Tatiana: - Então ele estudou novas denominações para todas as palavras e esqueceu cada vez mais as palavras certas. Ele tinha um novo idioma, que pertencia apenas a ele. 

Lumilan: - De vez em quando ele já sonhava no novo idioma, e então ele traduzia canções da sua 
época de escola para o seu idioma, e ele as cantava baixinho para si mesmo. (- Soltei a perna no chaPÉU, mas o chaPÉU, não viVEU, Doutura ChiCA, cuspiu-SE, da piscada, da piscada que o chapéu fez)

Tatiana: - Mas em pouco tempo a tradução já era difícil para ele, ele havia praticamente esquecido seu idioma antigo, e ele precisava procurar as palavras certas nos seus cadernos azuis. E ele ficou com medo de falar com as pessoas. Ele precisava pensar bastante, como que as pessoas chamavam as coisas. 

Lumilan: - Seu retrato as pessoas chamam de cama. Seu tapete as pessoas chamam de mesa. 

Tatiana: - Seu despertador as pessoas chamam de cadeira. Sua cama as pessoas chamam de armário. 

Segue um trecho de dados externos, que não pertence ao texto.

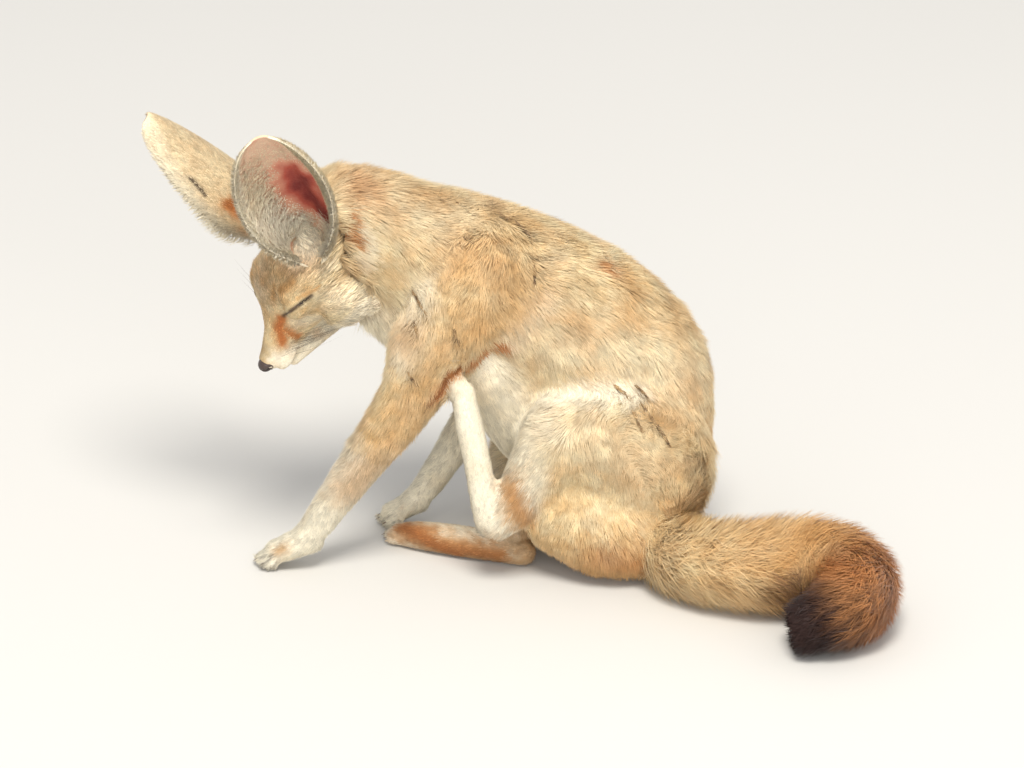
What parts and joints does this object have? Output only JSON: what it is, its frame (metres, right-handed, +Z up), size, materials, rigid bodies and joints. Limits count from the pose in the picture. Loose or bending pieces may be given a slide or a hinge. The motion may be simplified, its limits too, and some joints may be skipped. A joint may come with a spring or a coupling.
{
  "type": "fennec fox model",
  "caption": "Life-size still model of a fennec fox that sits and scratches behind its elbow with a raised hind foot, its tail curled on the ground.",
  "frame": {"origin": "on the floor under the rump that the fox sits on", "axes": "+X from the head to the tail, along the longest extent; -Y towards the fox's left side, which the picture shows; +Z up from the floor"},
  "size_m": [0.4382, 0.2134, 0.2998],
  "materials": {
    "fur_cream": "short soft fur",
    "fur_sand": "short soft fur",
    "fur_white": "short soft fur",
    "fur_tan": "short soft fur",
    "fur_dark": "long soft fur",
    "nose": "moist, fine-grained"
  },
  "bodies": {
    "root": {"head": "fur_cream", "forearm_left": "fur_cream", "forearm_right": "fur_cream", "thigh_left": "fur_cream", "thigh_right": "fur_cream", "shank_left": "fur_cream", "shank_right": "fur_cream", "eyelids_left": "fur_sand", "eyelids_right": "fur_sand", "neck": "fur_sand", "chest": "fur_sand", "rump": "fur_sand", "tail_base": "fur_sand", "tail_middle": "fur_sand", "forepaw_left": "fur_white", "forepaw_right": "fur_white", "hindfoot_left": "fur_white", "hindfoot_right": "fur_white", "ear_left": "fur_tan", "ear_right": "fur_tan", "upper_arm_left": "fur_tan", "upper_arm_right": "fur_tan", "tail_tip": "fur_dark", "nose": "nose"}
  },
  "joints": []
}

Lumilan: - E isso chegou a tal ponto, que o homem ria, quando ele ouvia as pessoas conversarem. Ele ria, quando alguém dizia: “Você também vai amanhã no jogo de futebol?” ou quando alguém dizia: “Agora já está chovendo há dois meses” ou quando alguém dizia: “Eu tenho um tio que trabalha na feira do Simões.” 

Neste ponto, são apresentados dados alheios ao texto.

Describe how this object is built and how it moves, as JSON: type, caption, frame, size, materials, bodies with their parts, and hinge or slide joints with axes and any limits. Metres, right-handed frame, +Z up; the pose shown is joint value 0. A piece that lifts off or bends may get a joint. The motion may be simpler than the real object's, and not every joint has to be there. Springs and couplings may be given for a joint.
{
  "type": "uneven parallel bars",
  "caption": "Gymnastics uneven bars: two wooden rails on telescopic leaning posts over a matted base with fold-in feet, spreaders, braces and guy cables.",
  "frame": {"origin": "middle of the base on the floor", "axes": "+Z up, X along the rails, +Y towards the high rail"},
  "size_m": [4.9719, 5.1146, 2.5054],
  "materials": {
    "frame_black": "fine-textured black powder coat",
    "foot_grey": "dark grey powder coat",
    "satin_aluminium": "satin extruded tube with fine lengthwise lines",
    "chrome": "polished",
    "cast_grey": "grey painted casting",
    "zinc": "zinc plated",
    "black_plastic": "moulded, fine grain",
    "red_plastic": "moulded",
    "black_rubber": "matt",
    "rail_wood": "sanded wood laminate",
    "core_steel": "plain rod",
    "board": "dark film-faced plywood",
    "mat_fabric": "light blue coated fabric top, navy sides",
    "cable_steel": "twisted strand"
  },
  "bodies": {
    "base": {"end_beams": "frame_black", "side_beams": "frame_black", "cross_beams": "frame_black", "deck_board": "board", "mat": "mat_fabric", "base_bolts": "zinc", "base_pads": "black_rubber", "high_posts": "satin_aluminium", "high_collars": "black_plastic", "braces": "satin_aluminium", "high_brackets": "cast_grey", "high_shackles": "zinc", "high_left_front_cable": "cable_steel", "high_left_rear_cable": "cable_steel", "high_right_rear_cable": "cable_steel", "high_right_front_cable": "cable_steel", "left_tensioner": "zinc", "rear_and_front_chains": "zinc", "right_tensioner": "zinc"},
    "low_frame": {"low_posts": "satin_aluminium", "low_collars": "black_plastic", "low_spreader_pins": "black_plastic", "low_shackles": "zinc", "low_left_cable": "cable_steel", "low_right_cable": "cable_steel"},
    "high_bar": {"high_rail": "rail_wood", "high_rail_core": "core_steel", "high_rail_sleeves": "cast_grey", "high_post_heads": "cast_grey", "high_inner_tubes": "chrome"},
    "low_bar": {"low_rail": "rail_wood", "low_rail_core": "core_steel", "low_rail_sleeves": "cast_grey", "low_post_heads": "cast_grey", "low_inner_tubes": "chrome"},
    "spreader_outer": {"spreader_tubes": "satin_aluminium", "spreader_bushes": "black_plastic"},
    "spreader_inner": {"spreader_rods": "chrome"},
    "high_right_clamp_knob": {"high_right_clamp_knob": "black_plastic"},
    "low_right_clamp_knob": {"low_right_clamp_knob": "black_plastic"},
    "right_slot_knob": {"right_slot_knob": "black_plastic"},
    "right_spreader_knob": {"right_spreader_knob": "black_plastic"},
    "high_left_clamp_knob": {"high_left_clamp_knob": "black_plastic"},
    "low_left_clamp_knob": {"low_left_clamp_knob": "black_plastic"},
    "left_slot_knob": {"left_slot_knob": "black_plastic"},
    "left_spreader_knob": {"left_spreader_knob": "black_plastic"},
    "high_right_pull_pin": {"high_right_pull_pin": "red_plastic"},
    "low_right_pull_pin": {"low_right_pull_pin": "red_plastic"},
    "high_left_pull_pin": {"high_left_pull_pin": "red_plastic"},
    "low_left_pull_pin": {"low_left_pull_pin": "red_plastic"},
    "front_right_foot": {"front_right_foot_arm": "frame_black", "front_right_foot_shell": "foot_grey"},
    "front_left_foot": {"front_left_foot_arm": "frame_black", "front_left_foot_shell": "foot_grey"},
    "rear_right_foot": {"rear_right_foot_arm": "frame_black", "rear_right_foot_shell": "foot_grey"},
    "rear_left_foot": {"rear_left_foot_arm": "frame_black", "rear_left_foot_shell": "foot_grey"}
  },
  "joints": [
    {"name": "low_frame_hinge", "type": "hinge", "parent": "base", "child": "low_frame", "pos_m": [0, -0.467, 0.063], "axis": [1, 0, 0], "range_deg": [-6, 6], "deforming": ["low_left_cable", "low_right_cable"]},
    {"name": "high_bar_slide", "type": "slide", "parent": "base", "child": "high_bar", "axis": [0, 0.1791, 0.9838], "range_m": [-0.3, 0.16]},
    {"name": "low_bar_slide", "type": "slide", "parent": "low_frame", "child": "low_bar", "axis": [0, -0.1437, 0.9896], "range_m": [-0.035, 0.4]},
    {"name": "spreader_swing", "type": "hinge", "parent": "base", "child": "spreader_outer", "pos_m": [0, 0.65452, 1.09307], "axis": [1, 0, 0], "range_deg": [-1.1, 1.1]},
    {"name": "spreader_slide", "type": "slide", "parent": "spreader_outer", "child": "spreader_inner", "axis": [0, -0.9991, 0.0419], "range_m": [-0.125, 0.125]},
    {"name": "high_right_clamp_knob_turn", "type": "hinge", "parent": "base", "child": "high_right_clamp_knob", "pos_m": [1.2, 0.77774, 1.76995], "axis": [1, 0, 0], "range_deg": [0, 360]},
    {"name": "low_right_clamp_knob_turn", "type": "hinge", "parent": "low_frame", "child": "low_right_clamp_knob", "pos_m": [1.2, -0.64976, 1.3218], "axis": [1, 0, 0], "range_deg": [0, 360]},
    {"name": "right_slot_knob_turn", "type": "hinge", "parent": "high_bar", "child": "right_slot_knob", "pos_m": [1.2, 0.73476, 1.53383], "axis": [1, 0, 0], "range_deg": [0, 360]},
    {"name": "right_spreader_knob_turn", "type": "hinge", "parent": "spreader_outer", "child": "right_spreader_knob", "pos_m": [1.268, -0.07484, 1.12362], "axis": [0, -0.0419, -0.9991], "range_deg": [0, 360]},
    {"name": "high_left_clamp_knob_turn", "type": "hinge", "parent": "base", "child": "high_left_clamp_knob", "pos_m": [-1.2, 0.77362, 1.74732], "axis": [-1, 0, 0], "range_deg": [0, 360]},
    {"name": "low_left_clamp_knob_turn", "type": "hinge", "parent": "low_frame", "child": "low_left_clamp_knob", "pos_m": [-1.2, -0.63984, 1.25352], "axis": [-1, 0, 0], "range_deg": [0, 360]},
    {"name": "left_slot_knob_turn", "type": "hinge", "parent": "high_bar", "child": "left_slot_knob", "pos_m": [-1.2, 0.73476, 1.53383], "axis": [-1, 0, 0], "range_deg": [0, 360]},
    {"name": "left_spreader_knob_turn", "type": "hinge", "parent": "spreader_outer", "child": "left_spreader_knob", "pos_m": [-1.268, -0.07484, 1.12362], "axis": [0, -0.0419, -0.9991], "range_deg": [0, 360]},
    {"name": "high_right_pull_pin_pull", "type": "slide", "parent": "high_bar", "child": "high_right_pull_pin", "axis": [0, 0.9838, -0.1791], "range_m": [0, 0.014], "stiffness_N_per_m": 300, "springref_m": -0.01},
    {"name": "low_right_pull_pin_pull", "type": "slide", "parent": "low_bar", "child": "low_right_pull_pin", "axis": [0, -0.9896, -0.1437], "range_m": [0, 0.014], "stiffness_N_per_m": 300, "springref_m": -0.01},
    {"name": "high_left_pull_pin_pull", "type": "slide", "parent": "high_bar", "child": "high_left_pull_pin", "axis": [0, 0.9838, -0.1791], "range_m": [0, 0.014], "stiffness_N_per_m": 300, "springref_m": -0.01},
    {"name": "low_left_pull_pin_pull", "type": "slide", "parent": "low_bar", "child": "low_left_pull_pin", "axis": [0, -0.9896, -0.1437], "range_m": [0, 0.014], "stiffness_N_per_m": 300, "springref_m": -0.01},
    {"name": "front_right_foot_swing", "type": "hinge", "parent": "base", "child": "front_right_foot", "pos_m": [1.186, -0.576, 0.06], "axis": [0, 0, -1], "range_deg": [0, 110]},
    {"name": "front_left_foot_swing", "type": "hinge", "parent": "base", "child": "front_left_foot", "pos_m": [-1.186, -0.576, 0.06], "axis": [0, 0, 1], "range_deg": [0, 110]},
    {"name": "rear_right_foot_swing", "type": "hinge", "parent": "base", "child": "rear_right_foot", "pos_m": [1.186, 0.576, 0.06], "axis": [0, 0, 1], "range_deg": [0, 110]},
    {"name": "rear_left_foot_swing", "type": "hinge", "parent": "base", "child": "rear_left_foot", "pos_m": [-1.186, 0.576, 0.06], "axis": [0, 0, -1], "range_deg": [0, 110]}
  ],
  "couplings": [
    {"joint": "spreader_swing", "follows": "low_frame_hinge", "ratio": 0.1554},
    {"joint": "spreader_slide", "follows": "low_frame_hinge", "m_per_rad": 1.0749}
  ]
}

Tatiana: - Ele ria, porque ele não entendia nada disso tudo. Mas esta não é uma história divertida. Ela começou triste e vai terminar triste. O homem velho com o casaco cinza não conseguia mais entender as pessoas, isso não era tão ruim. Muito pior era, que as pessoas não conseguiam mais entendê-lo. 
E, portanto, ele não fala mais nada. Ele se calou.

Fim

Post por Lumilan Noda

terça-feira, 5 de agosto de 2014

Textos e pesquisas

Nesta fase, todo o trabalho de ensaios está com uma entrega importante do grupo, o que inclui os textos que irão compor a dramaturgia, indicados pela nossa diretora, Alexandra Dias, além da pesquisa realizada junto aos feirantes da cidade de Pelotas.

Alguns textos já se fazem presentes para nós no processo:


"-Atenção, atenção! A farsa e a Máscara, tão antigas quanto o mundo, vão mais uma vez lhes mostrar a verdadeira história da humanidade. Eis que se levanta a cortina: o amor, a paixão, a sorte, todo este jogo, conhecido pelo nome de vida humana, vai desfilar diante de nossos olhos. Vocês vão poder rir, compadecer-se dos personagens."

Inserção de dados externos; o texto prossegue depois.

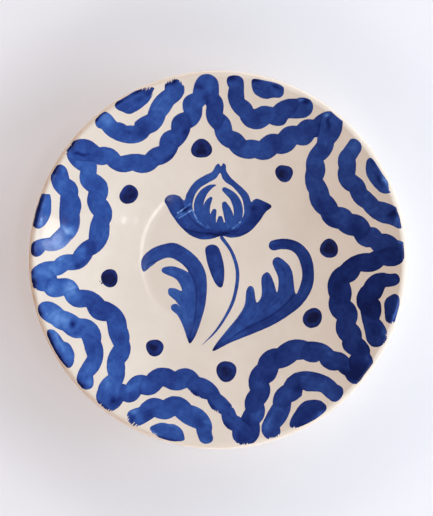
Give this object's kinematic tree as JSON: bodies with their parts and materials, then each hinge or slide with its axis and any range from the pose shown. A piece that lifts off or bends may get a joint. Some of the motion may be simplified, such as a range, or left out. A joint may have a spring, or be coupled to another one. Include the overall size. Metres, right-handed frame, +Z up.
{
  "type": "painted ceramic plate",
  "caption": "Round shallow ceramic plate on a foot ring, cream glaze with blue brush-painted scalloped arches, dots, a tulip and two leaves.",
  "frame": {"origin": "centre of the foot ring, on the surface that the plate rests on", "axes": "+Z up along the plate's axis, out of its face; +Y towards the tip of the painted tulip; +X to the right when the tulip is upright"},
  "size_m": [0.27, 0.27, 0.0382],
  "materials": {
    "clay": "bare fired clay, fine and matt",
    "glaze": "glossy warm cream glaze with a few pinholes and specks",
    "colour": "cobalt blue brushed on in dabs and fired glossy, cloudy and streaked",
    "dot_colour": "cobalt blue laid on thick, near black in the middle, fired glossy"
  },
  "bodies": {
    "root": {"clay_body": "clay", "glaze_coat": "glaze", "base_glaze": "glaze", "big_arch_1": "colour", "big_arch_2": "colour", "big_arch_3": "colour", "big_arch_4": "colour", "big_arch_5": "colour", "big_arch_6": "colour", "big_arch_7": "colour", "big_arch_8": "colour", "inner_arch_1": "colour", "inner_arch_2": "colour", "inner_arch_3": "colour", "inner_arch_4": "colour", "inner_arch_5": "colour", "inner_arch_6": "colour", "inner_arch_7": "colour", "inner_arch_8": "colour", "rim_petal_1": "colour", "rim_petal_2": "colour", "rim_petal_3": "colour", "rim_petal_4": "colour", "rim_petal_5": "colour", "rim_petal_6": "colour", "rim_petal_7": "colour", "rim_petal_8": "colour", "dot_1": "dot_colour", "dot_2": "dot_colour", "dot_3": "dot_colour", "dot_4": "dot_colour", "dot_5": "dot_colour", "dot_6": "dot_colour", "dot_7": "dot_colour", "dot_8": "dot_colour", "tulip_cup": "colour", "tulip_heart": "colour", "bud": "colour", "stem": "colour", "left_leaf": "colour", "right_leaf": "colour"}
  },
  "joints": []
}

Outros textos dos próprios feirantes também sevem de estímulo na criação de uma cena poética e sensível na construção de personas que ainda estão em fase de criação.




Textos dos Feirantes - Simões Lopes, a feira considerada mais antiga pelos feirantes do local.

Ector trabalha na feira já faz 10 anos, desde criança frequenta a feira com seus pais, o pai já faleceu, os pais eram feirantes, ele é de Canguçu, tem dois filhos uma menina e um menino. A menina tem 10 anos gosta de ir para feira pois conversa com os clientes e trabalha. Nas férias da escola, o que ela mais gosta de fazer é ir à feira. Já o menino gosta de ficar dormindo. O pai comenta que a feira do bairro Simões Lopes é a mais antiga da cidade e que os colonos não são mais a maioria dos feirantes.

"-Eu sou alemão mesmo, meu pai e minha mãe são alemães mesmo, meu avô veio da Alemanha."

Jussara é uma senhora que mora em Morro Redondo, cultiva os próprios produtos que vende, e "tem muitas histórias tristes e felizes por aqui", conta ela, "tenho 30 anos de feira". Jussara não gosta de circo, porque ela se sente desconfortável com saltos arriscados dos acrobatas.

"- Eles se machucam muito, essas frescura de se machucar eu não gosto."

"-Quando eu vou para lavoura levo meu rádio a pilha e fico escutando música gauchesca bem alto. Meu marido me chama e nem escuto."

"-Eu gosto de escutar musica e ver novela tudo junto, é bom para descansar a cabeça."

Raquel, polaca mais nova é que mora no Cinóte, pra quem vai para Capão do Leão. Ela conheceu seu marido em um jogo de futebol, ele chegou de moto e começaram a conversar com ela e assim foi até que se casaram ( envergonhada olhando para baixo, enquanto conta e revira as cenouras). Vinte e três anos de casamento e de feira com o marido, ele é feirante e por consequência ela se tornou feirante, eles tiveram 4 filhos, uma faleceu, as outras três não quiseram seguir o caminho da feira. A mais velha é formada, a do meio faz faculdade de educação física, a mais nova estava atrás de emprego e enquanto não arruma ela faz almoço para todos da família.

"-Nunca fui chegada em baile, nem meu marido."